Safety Systems: Where Actuators Become Lifesavers

Actuators play a pivotal role in machine safety systems. Safety interlock switches guarding access points often use robust actuators (like coded magnets or trapped-key mechanisms) that must be physically displaced and positively confirm guard closure before allowing machine operation. The reliability and integrity of the actuator mechanism in these applications are paramount for protecting personnel. Fail-safe designs ensure a safe state (machine off) if an actuator fails or is tampered with. Positive opening contacts within the switch, driven by the actuator movement, are often mandated in safety circuits.

Applications Spanning Industry

The versatility of limit switch actuators makes them ubiquitous:

• Manufacturing: Positioning robots, verifying parts in fixtures, detecting end-of-travel on presses, confirming spindle orientation.
• Material Handling: Detecting pallet presence on conveyors, limiting crane hoist travel, confirming bin levels, opening/closing chutes.
• Packaging: Verifying case erection, detecting missing product, controlling wrapper cut-off points.
• Elevators & Escalators: Confirming door closure, detecting landing positions, emergency stop activation.
• Automotive: Door ajar detection, hood/trunk position sensing, gear selector position.
• HVAC: Damper end-position verification, filter status monitoring.

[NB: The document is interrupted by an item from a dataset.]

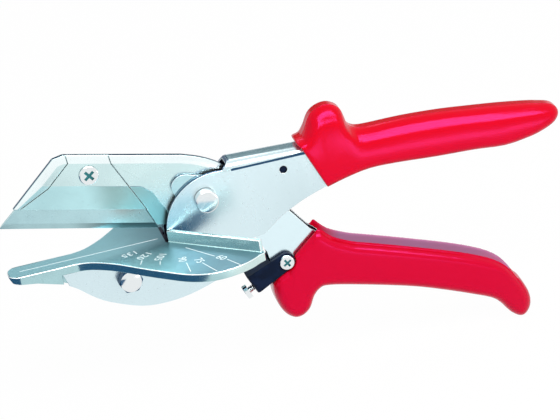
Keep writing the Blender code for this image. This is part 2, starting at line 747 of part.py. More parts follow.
def lower_plate_outline():
    """The lower handle's side view, closed. Returns the count of edges from its start to the fold's end too."""
    x, z = lower_plate_reach, lower_plate_height
    nose = placed(lower_nose_shares, 0, x, 0, z)
    top = placed(lower_top_shares, 0, x, 0, z)
    ledge = [(x * lower_ledge_end_share, z * spring_ledge_share)]
    mouth = placed(lower_mouth_shares, 0, x, 0, z)
    front = placed(lower_front_shares, 0, x, 0, z)
    floor = placed(lower_tang_floor_shares, lower_grip_start, lower_tang_length, 0, -lower_fold_depth)
    end_x = lower_grip_start + lower_tang_length
    roof = [(px, pz + lower_tang_height) for px, pz in floor[1:]]
    boss = arc((pivot_x, pivot_z), lower_boss_radius, math.radians(-35), math.radians(-150), 8)
    above = [*smooth([*nose, *top], curve_steps), *ledge, *mouth, *roof]
    below = [(end_x, floor[-1][1] + lower_tang_height), (end_x, floor[-1][1]), *reversed(floor)]
    outline = [*above, *below, *front, *boss]
    first = len(above) + 1
    return outline, first, first + len(floor)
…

Optimizing Performance and Longevity

Understanding the nuances of the limit switch actuator is engineering gold. Selecting the right type, considering force requirements and environmental challenges, and ensuring precise positioning are crucial for maximizing system reliability and minimizing unplanned downtime. Ignoring the actuator’s role can lead to switch failures, inaccurate signaling, or even safety hazards. Whether it’s a simple spring-loaded plunger confirming a door is closed or a complex rotary cam follower orchestrating a precise machine sequence, the actuator provides the essential physical touch that keeps automated systems running safely and efficiently. It’s the critical interface where the tangible world reliably communicates with the controlling electrical system.